The truly crazy part is that many influential people know it, most of all people who should be taking up this, the most important argument of the century, and using it to crowbar a way into the legislative process—and demand a policy that drives fast, technologically-diverse deployment at low cost.
Californians, or any other state that sees the light, can take the FIT model, give it a new coat of terminological paint, and wheel it out for the masses to take advantage of.
Kathleen Law in Michigan has become the first U.S. politician to put on the table a fully-featured FIT (HB 5128), which looks like it would, if not watered down, deliver all the benefits described above. If this bill makes it into law, the state would immediately see benefits for Michigan-based United Solar Ovonic, a leading producer of thin film technology. Imagine multiplying the effects of this in California, for example. It is all possible, with the right policy instruments.

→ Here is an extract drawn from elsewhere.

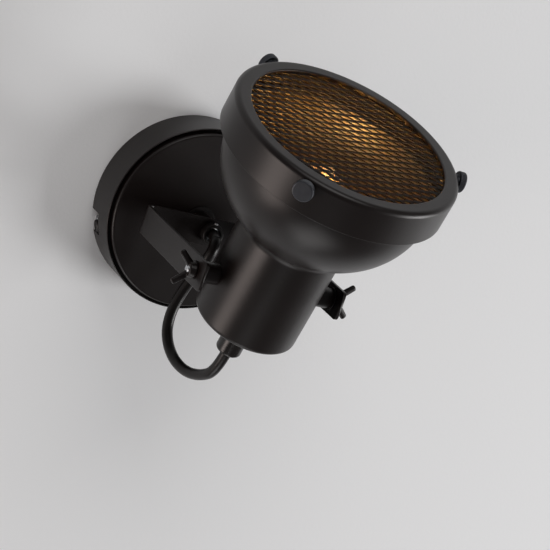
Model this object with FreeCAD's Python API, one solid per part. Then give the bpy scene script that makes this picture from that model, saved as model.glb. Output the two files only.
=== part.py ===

If the control and the opposition from utilities and other vested interests can be controlled and overcome, the renewables industry will fly in the U.S., with export markets throughout the Americas and around the world ready to take their product. It seems reasonable that a major push from U.S. manufacturing would result in better deals for supplying silicon feedstocks, and the end result could be much greater international competition, driving down costs even further.
Germany, Spain and Denmark have proved this is possible with a FIT, and still lead the world. America, however, is, for different reasons, central to the necessary shift in energy production and consumption around the world, and a renewables and efficiency revolution there—especially in view of federal obfuscation in the past—would help spur a massive expansion in the sector that will bring us closer to a low-carbon global economy.
If we can all help to galvanize action on real policy, that opening speech in Long Beach could be spectacularly right—”Just wait till next year!”